Location
- 198 Cooper Road Westminster, South Carolina 29693 34°39′58.57″N 83°17′42.18″W﻿ / ﻿34.6662694°N 83.2950500°W

Information
- Type: Therapuetic boarding school
- NCES District ID: A0509255

= Cherokee Creek Boys School =

Therapeutic boarding school in South Carolina, US

Cherokee Creek Boys School is an American therapeutic boarding school for boys located at 198 Cooper Road, Westminster, South Carolina, United States.

Cherokee Creek and is accredited by The Joint Commission, licensed by the state of South Carolina, is academically accredited by Cognia. The school is also a member of the National Association of Therapeutic Schools and Programs (NATSAP) and SEVIS approved to offer student visas for international students.

==History==

Cherokee Creek Boys School was founded in 2003 by Beth and Ron Black.

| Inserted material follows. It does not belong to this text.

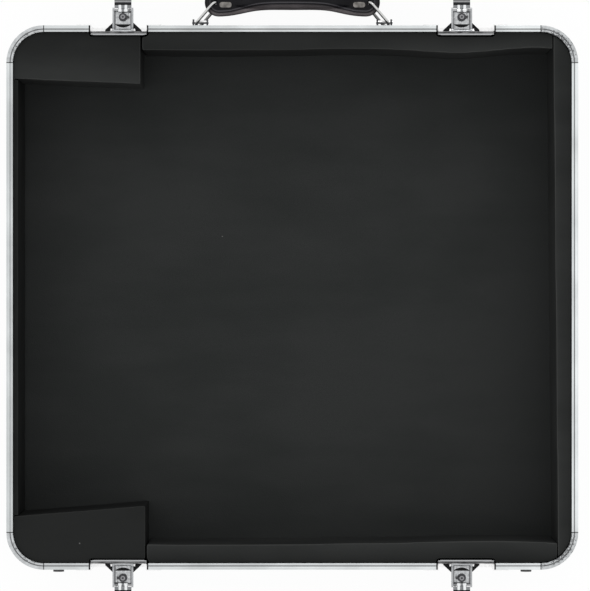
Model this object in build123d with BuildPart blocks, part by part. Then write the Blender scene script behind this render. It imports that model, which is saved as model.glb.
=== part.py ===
from build123d import *
import os

# Base of a mixer flight case: board panels in aluminium edge extrusions, a foam lining,
# four open latches and a swinging handle.
# The case lies flat and open, +Z up. The handle is on the front wall, at +Y.
# The origin is under the middle of the case, on the surface that its feet stand on.
# All sizes are in millimetres.

# Case
case_x = 520.0
case_y = 495.0
corner_r = 34.0
foot_h = 6.0
body_h = 105.0
board_t = 4.8
skin_t = 0.6

# Rim extrusion
rim_web_t = 2.0
rim_outer_leg = 22.0
rim_inner_leg = 12.0
groove_w = 1.0
groove_depth = 0.9
groove_inset = 3.0
rim_edge_r = 0.5

# Base extrusion
base_outer_leg = 22.0
base_inner_leg = 16.0
base_edge_r = 1.5

# Corner posts
post_shell_t = 2.0
post_web_t = 1.2
post_leg = 16.0

# Rivets
rivet_r = 1.5
rivet_head_r = 3.0
rivet_head_crown_r = 1.8
rivet_head_h = 1.1
rivet_gap = 0.05
rim_rivet_drop = 15.0
base_rivet_rise = 14.0
base_rivet_inset = 60.0
rim_rivet_inset = 77.5
rim_rivet_clear = 29.5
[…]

The school is a place where struggling middle-school boys receive assistance from licensed therapists and qualified counselors to help them address specific physical, academic, emotional, and social skill needs for each student. Students that come to Cherokee Creek Boys School are typically challenged with one of the following: Attention Deficit Disorder (ADD/ADHD), Autism, Autism, depression, anxiety, defiant behavior, under-developed social skills, or learning disabilities.

==Description==

The staff at Cherokee Creek Boys School employ four core areas within the program: Personal Enrichment (ex. league sports, guitar lessons, martial arts), Academics (ex. Individual Education Plans and special academic services), Therapetic Services (ex. individual and group therapy, group counseling, crisis intervention and family therapy), and Health/Recreation (ex. swimming, hiking, boating, horseback riding, and camping).